Sonya Yoncheva est acclamée d'un bout à l'autre de la représentation pour son implication scénique et vocale (à des années-lumière de son unique exécution du rôle cette saison à Paris, où elle n'était pas sur la même planète). Ancrée sur la rondeur de ses graves qu'elle porte jusqu'au medium, la voix s'enrichit des flammèches harmoniques dans l'aigu, comme son personnage s'accroche à la vie. Un défaut peut certes lui être reproché, mais il tient toutefois à un excès de générosité : son ample vibrato qui s’intensifie en fin de phrase s'élargit dans les montées intermédiaires vers l'aigu, au point de s'écarter de la note voulue.
Dans l'émotion contenue et très touchante du poète Rodolfo, Michael Fabiano offre toujours sa voix de ténor doucement pincée, affinée et adoucie en fin de phrase. À l'inverse, au premier acte, s'il contrôle bien ses décrochements vocaux, les élans forte vers l'aigu sont criards. Cela ne gâche nullement ses passages dolcissimo, d'autant qu'il gagne en assurance vocale au fil de la représentation, notamment porté par ses duos avec Yoncheva (avec un gros plan tandis que les flocons tombent sur eux, les transformant en héros d'une boule à neige secouée).
Les autres interprètes offrent des voix bien campées, variant passablement en volume mais toutes portées par un jeu d'acteur investi (une qualité universelle de ce plateau et d'ailleurs une signature des productions du Met). Le peintre Marcello tire son épingle du jeu avec la voix naturellement large et puissante de Lucas Meachem. Un partenaire de tempérament et de choix pour la Musetta assurée de Susanna Phillips, dont la ligne alanguie jaillit soudain vers un aigu puissant. Alexey Lavrov est un Schaunard plus en retrait mais indéniablement équilibré dans le registre de baryton, tandis que le philosophe Colline offre comme souvent l'occasion de briller par son grand air du manteau, un passage bien applaudi car bien rond et processionnaire dans l'interprétation de Matthew Rose. Mais par-dessus tout les comprimari, c'est le vieux gripsou Benoit réclamant son loyer, également interprète du conseiller d'État Alcindoro amoureux victime de Musetta qui réjouit le public, et pour cause, ces deux rôles sont confiés à un monument du Met : Paul Plishka qui fête ses 50 ans avec l'institution lyrique de New York.

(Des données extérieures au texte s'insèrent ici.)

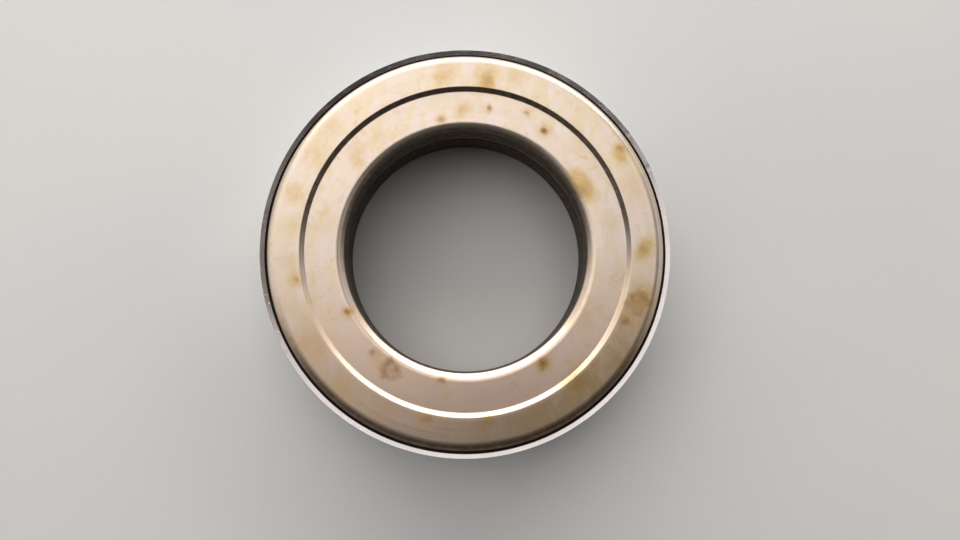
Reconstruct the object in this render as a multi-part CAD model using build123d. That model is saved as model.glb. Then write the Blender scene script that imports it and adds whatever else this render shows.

L'orchestre et le chef Marco Armiliato semblent avoir fait le choix des tempi les plus lents possibles car la qualité des interprètes le permettait (aussi bien les longueurs des archets que des souffles des vents comme des chanteurs). La captation permet notamment d'apprécier la merveilleuse harpe, qui semble accompagner et colorer tout le drame. Les autres pupitres ne sont pas en reste notamment les vents avec des hautbois pincés et des flûtes s'envolant sur les pizzicati des cordes, après les terribles coups de timbales.

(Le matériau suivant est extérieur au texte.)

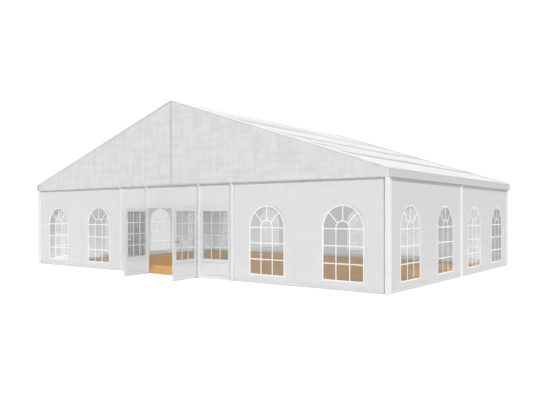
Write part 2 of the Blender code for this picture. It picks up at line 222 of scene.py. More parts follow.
def coated_cloth(name, crease_shade, crease_lit, roughness, creases, fineness, grime):
    """PVC-coated polyester: crease bumps with painted shade in their low parts, weave, a little grime near
    the ground, and painted shade where the dust number says.
    """
    made, tree, shader, place = start_material(name, roughness)
    folds = []
    for along, across in ((2.6, 0.5), (0.5, 2.6)):
        stretch = add_node(tree, "ShaderNodeMapping", {"Vector": place["UV"], "Scale": (along, across, 1.0)})
        noise = {"Vector": stretch, "Scale": fineness, "Detail": 3.0}
        folds.append(add_node(tree, "ShaderNodeTexNoise", noise))
    both = add_node(tree, "ShaderNodeMath", {0: folds[0], 1: folds[1]}, operation="MULTIPLY")
    share = add_node(tree, "ShaderNodeMapRange", {0: both, 1: 0.18, 2: 0.32})
    # Painted shade: the low parts of the creases take the darker tone.
    tones = {0: share, 6: linear(crease_shade), 7: linear(crease_lit)}
    cloth = add_node(tree, "ShaderNodeMix", tones, data_type="RGBA").outputs[2]

    height = add_node(tree, "ShaderNodeSeparateXYZ", {0: place["Object"]}).outputs["Z"]
    fade = {0: height, 1: 0.0, 2: GRIME_HEIGHT, 3: grime, 4: 0.0}
    low = add_node(tree, "ShaderNodeMapRange", fade, interpolation_type="SMOOTHSTEP")
    specks = add_node(tree, "ShaderNodeTexNoise", {"Vector": place["Object"], "Scale": 9.0, "Detail": 5.0})
    splash = add_node(tree, "ShaderNodeMath", {0: low, 1: specks}, operation="MULTIPLY")
    # Painted shade: the number called dust, stored on the roof, darkens the low side of each dip; grime is
    # added to it.
    painted_roof_shade = add_node(tree, "ShaderNodeAttribute", attribute_name="dust").outputs["Fac"]
    dust = add_node(tree, "ShaderNodeMath", {0: splash, 1: painted_roof_shade}, operation="ADD", use_clamp=True)
    tones = {0: dust, 6: cloth, 7: linear(GRIME_AND_SHADE_COLOUR)}
    colour = add_node(tree, "ShaderNodeMix", tones, data_type="RGBA").outputs[2]

    crease = add_node(tree, "ShaderNodeBump", {"Strength": creases, "Distance": 0.02, "Height": both})
    bands = {"Vector": place["UV"], "Scale": WAVE_PERIOD / WEAVE}
    yarns = [add_node(tree, "ShaderNodeTexWave", bands, bands_direction=way).outputs["Fac"] for way in "XY"]
    weave = add_node(tree, "ShaderNodeMath", {0: yarns[0], 1: yarns[1]}, operation="MULTIPLY")
    relief = {"Strength": 0.12, "Distance": 0.0006, "Height": weave, "Normal": crease}
    feed(shader, {"Base Color": colour, "Normal": add_node(tree, "ShaderNodeBump", relief)})
    return made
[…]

Le drame se referme sur l'efficacité redoutable d'une partition poignante, d'une mise en scène évidente, d'une Sonya Yoncheva livide à la main tremblante et qui semble convoquer le chant baroque de son début de carrière (avec ses phrases entrecoupées par le froid et surtout son inoubliable dernière ligne filée dans un long souffle mourant). Les retransmissions du Met Live permettent notamment de voir l'envers du décor : l'écran diffuse les changements de plateau pendant les entractes, mais aussi les chanteurs qui viennent d'achever leur performance. Le rideau à peine tombé, on peut ainsi voir Fabiano poser affectueusement son menton sur la tête de Yoncheva. Les deux artistes, qui ont jadis partagé leurs débuts à l'Opéra de Paris dans une Lucia d'anthologie, restent encore longuement unis par le drame de Puccini avant d'aller vers les acclamations du public.